> Problem to work on: Your task is to print all of the data word for word.

> Data shown:

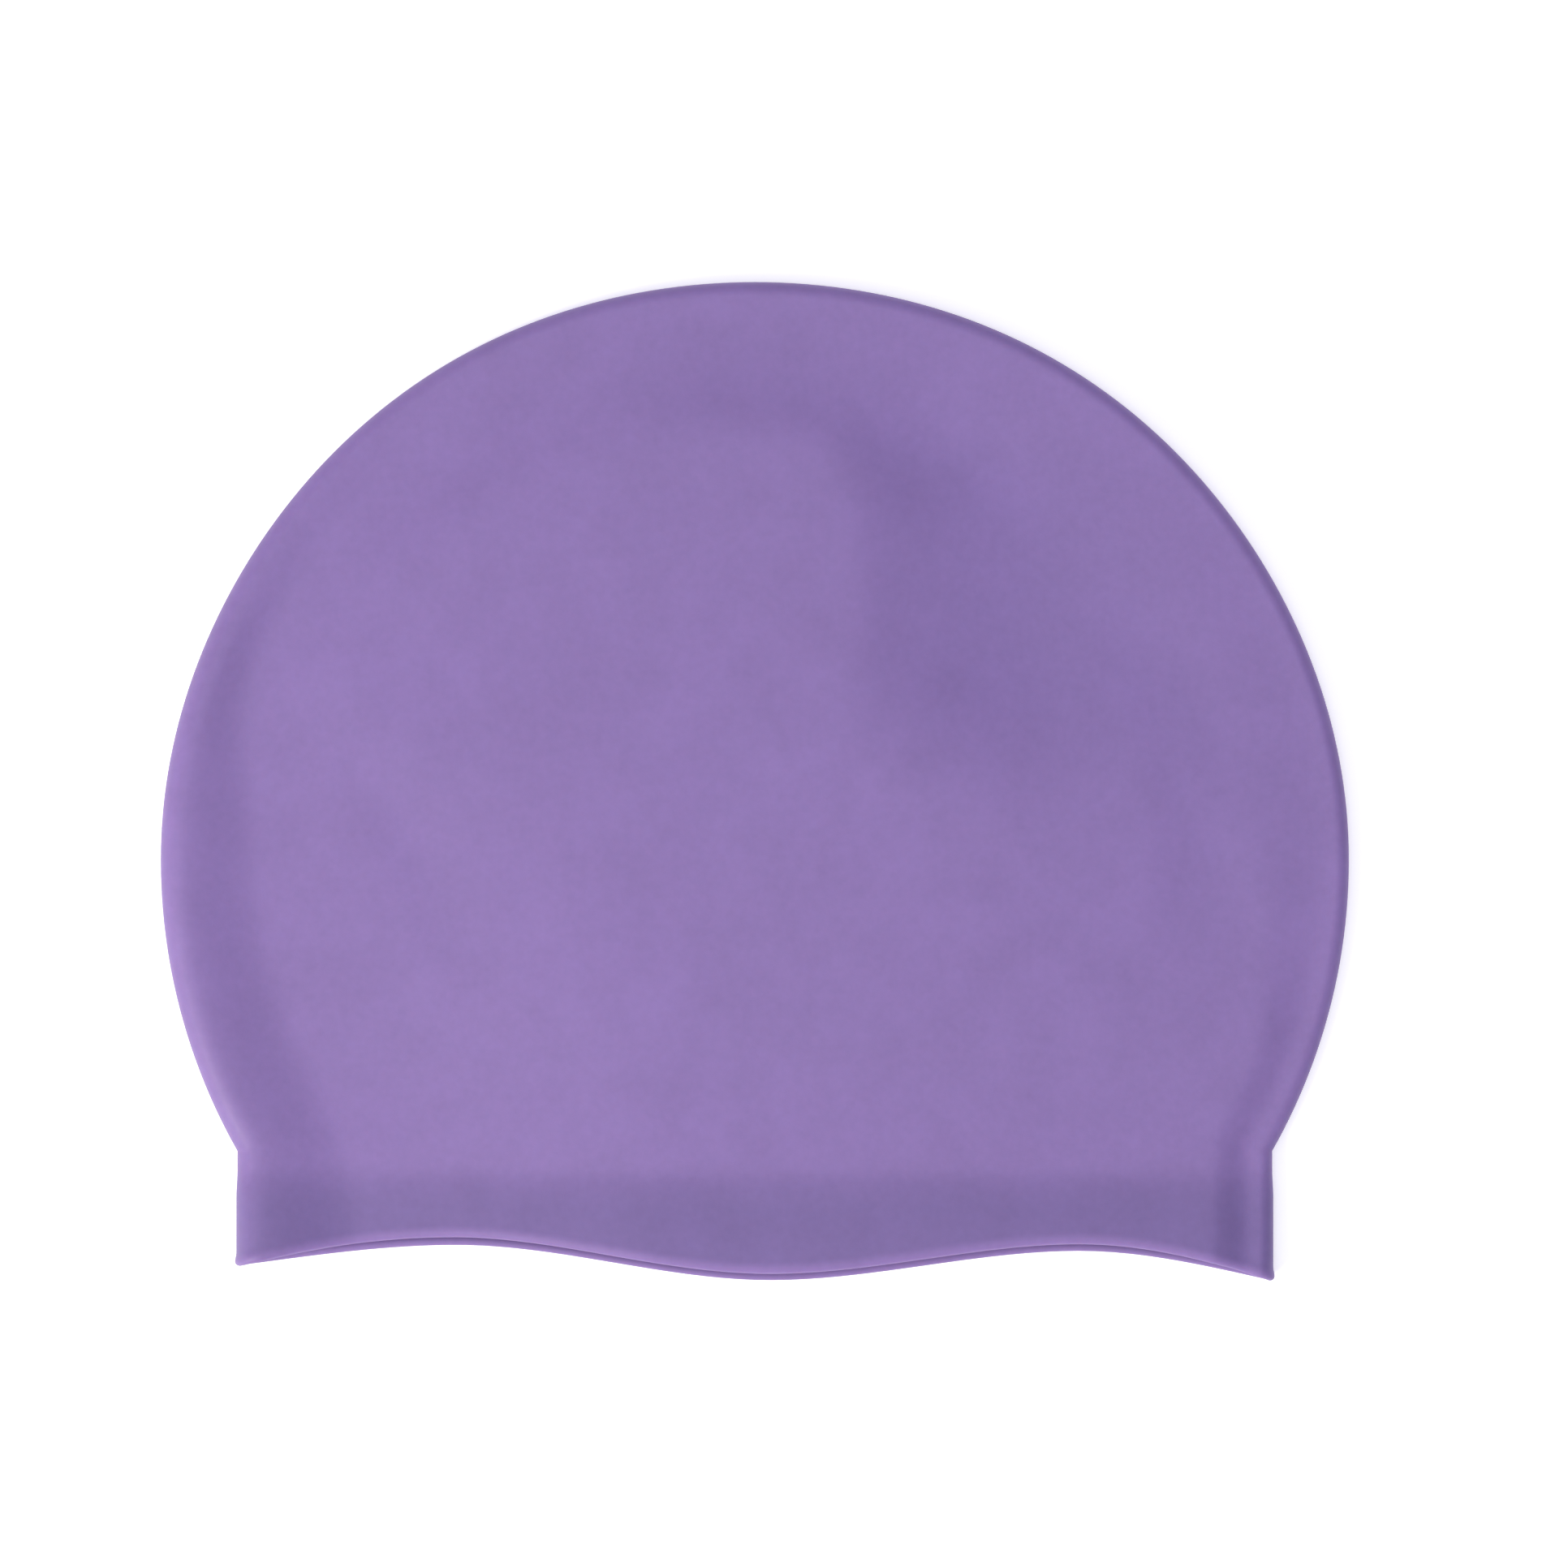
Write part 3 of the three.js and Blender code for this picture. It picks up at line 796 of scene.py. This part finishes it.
paper = bpy.data.materials.new("white_paper")
paper.use_nodes = True
paper.node_tree.nodes.clear()
bench = Bench(paper.node_tree)
place = bench.node("ShaderNodeTexCoord", {}, {}, out="Object")
fibres = bench.noise(place, FIBRE_SIZE, detail=3.0, seed=4.0)
relief = bench.node(
    "ShaderNodeBump",
    {},
    {"Strength": FIBRE_STRENGTH, "Distance": FIBRE_DEPTH, "Height": fibres},
)
shader = bench.node(
    "ShaderNodeBsdfPrincipled",
    {},
    {
        "Base Color": PAPER,
        "Roughness": PAPER_MATT,
        "Normal": relief,
        "Emission Color": (1, 1, 1, 1),
        "Emission Strength": PAPER_GLOW,
    },
)
bench.node("ShaderNodeOutputMaterial", {}, {"Surface": shader})

floor_mesh = bpy.data.meshes.new("floor")
floor_corners = [
    (FLOOR_HALF * x, FLOOR_HALF * y, -FLOOR_DROP) for x, y in ((-1, -1), (1, -1), (1, 1), (-1, 1))
]
floor_mesh.from_pydata(floor_corners, [], [(0, 1, 2, 3)])
floor_mesh.materials.append(paper)
floor = bpy.data.objects.new("floor", floor_mesh)
bpy.context.scene.collection.objects.link(floor)
print("floor, metres:", 2 * FLOOR_HALF, "square")


# %% Studio light
WARM = (1, 0.975, 0.82)
WHITE = (1, 1, 1)
COOL = (0.97, 0.98, 1.085, 1)
ALL_ROUND = 0.47


def softbox(name, azimuth, elevation, distance, side, power, tint):
    """A square area light that looks at the cap from a compass angle and a height angle."""
    light = bpy.data.lights.new(name, "AREA")
    light.color = tint
    light.shape = "SQUARE"
    light.size = side
    light.energy = power
    lamp = bpy.data.objects.new(name, light)
    flat = distance * np.cos(np.radians(elevation))
    lamp.location = (
        flat * np.cos(np.radians(azimuth)),
        flat * np.sin(np.radians(azimuth)),
        distance * np.sin(np.radians(elevation)),
    )
    lamp.rotation_euler = (-Vector(lamp.location)).to_track_quat("-Z", "Y").to_euler()
    bpy.context.scene.collection.objects.link(lamp)
    return lamp


key = softbox("key", azimuth=218, elevation=32, distance=2.3, side=1.0, power=44, tint=WARM)
top = softbox("top", azimuth=218, elevation=84, distance=2.5, side=2.2, power=18, tint=WHITE)

world = bpy.data.worlds.new("studio")
world.use_nodes = True
background = world.node_tree.nodes["Background"]
background.inputs["Color"].default_value = COOL
background.inputs["Strength"].default_value = ALL_ROUND
bpy.context.scene.world = world
bpy.context.scene.view_settings.view_transform = "Standard"
print("lights:", key.name, top.name)

# %% Camera straight above
LENS = 180
SENSOR = 36
VIEW_WIDTH = 290.32 * MM
VIEW_CENTRE = (5.4 * MM, -0.5 * MM)
VIEW_LEVEL = FOLD_HEIGHT / 2

camera_data = bpy.data.cameras.new("camera")
camera_data.lens = LENS
camera_data.sensor_width = SENSOR
camera = bpy.data.objects.new("camera", camera_data)
camera.location = (*VIEW_CENTRE, VIEW_LEVEL + VIEW_WIDTH * LENS / SENSOR)
bpy.context.scene.collection.objects.link(camera)
bpy.context.scene.camera = camera
print("camera height, m:", round(camera.location.z, 3))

> Solution for this task:
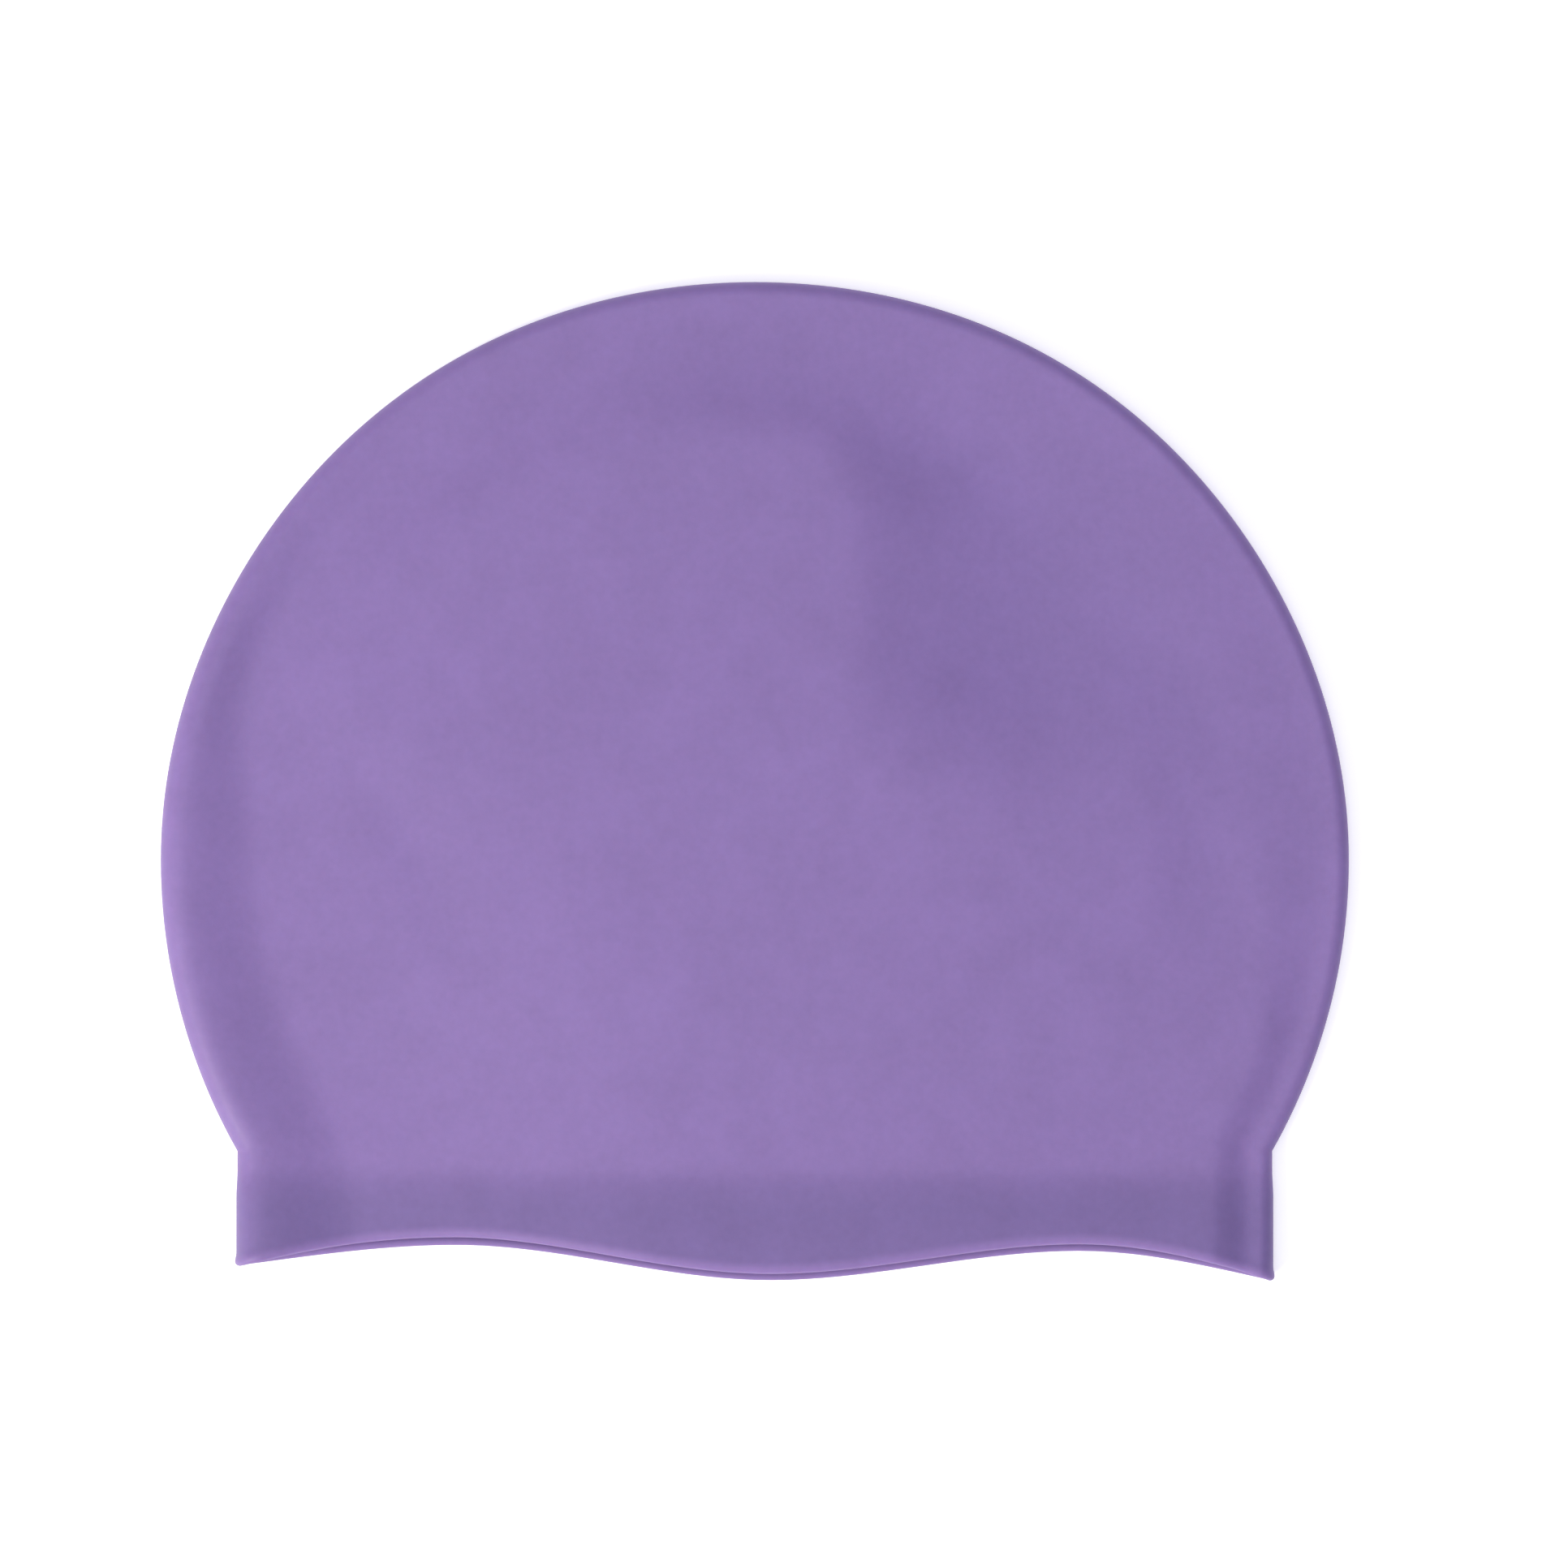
Write part 3 of the three.js and Blender code for this picture. It picks up at line 796 of scene.py. This part finishes it.
paper = bpy.data.materials.new("white_paper")
paper.use_nodes = True
paper.node_tree.nodes.clear()
bench = Bench(paper.node_tree)
place = bench.node("ShaderNodeTexCoord", {}, {}, out="Object")
fibres = bench.noise(place, FIBRE_SIZE, detail=3.0, seed=4.0)
relief = bench.node(
    "ShaderNodeBump",
    {},
    {"Strength": FIBRE_STRENGTH, "Distance": FIBRE_DEPTH, "Height": fibres},
)
shader = bench.node(
    "ShaderNodeBsdfPrincipled",
    {},
    {
        "Base Color": PAPER,
        "Roughness": PAPER_MATT,
        "Normal": relief,
        "Emission Color": (1, 1, 1, 1),
        "Emission Strength": PAPER_GLOW,
    },
)
bench.node("ShaderNodeOutputMaterial", {}, {"Surface": shader})

floor_mesh = bpy.data.meshes.new("floor")
floor_corners = [
    (FLOOR_HALF * x, FLOOR_HALF * y, -FLOOR_DROP) for x, y in ((-1, -1), (1, -1), (1, 1), (-1, 1))
]
floor_mesh.from_pydata(floor_corners, [], [(0, 1, 2, 3)])
floor_mesh.materials.append(paper)
floor = bpy.data.objects.new("floor", floor_mesh)
bpy.context.scene.collection.objects.link(floor)
print("floor, metres:", 2 * FLOOR_HALF, "square")


# %% Studio light
WARM = (1, 0.975, 0.82)
WHITE = (1, 1, 1)
COOL = (0.97, 0.98, 1.085, 1)
ALL_ROUND = 0.47


def softbox(name, azimuth, elevation, distance, side, power, tint):
    """A square area light that looks at the cap from a compass angle and a height angle."""
    light = bpy.data.lights.new(name, "AREA")
    light.color = tint
    light.shape = "SQUARE"
    light.size = side
    light.energy = power
    lamp = bpy.data.objects.new(name, light)
    flat = distance * np.cos(np.radians(elevation))
    lamp.location = (
        flat * np.cos(np.radians(azimuth)),
        flat * np.sin(np.radians(azimuth)),
        distance * np.sin(np.radians(elevation)),
    )
    lamp.rotation_euler = (-Vector(lamp.location)).to_track_quat("-Z", "Y").to_euler()
    bpy.context.scene.collection.objects.link(lamp)
    return lamp


key = softbox("key", azimuth=218, elevation=32, distance=2.3, side=1.0, power=44, tint=WARM)
top = softbox("top", azimuth=218, elevation=84, distance=2.5, side=2.2, power=18, tint=WHITE)

world = bpy.data.worlds.new("studio")
world.use_nodes = True
background = world.node_tree.nodes["Background"]
background.inputs["Color"].default_value = COOL
background.inputs["Strength"].default_value = ALL_ROUND
bpy.context.scene.world = world
bpy.context.scene.view_settings.view_transform = "Standard"
print("lights:", key.name, top.name)

# %% Camera straight above
LENS = 180
SENSOR = 36
VIEW_WIDTH = 290.32 * MM
VIEW_CENTRE = (5.4 * MM, -0.5 * MM)
VIEW_LEVEL = FOLD_HEIGHT / 2

camera_data = bpy.data.cameras.new("camera")
camera_data.lens = LENS
camera_data.sensor_width = SENSOR
camera = bpy.data.objects.new("camera", camera_data)
camera.location = (*VIEW_CENTRE, VIEW_LEVEL + VIEW_WIDTH * LENS / SENSOR)
bpy.context.scene.collection.objects.link(camera)
bpy.context.scene.camera = camera
print("camera height, m:", round(camera.location.z, 3))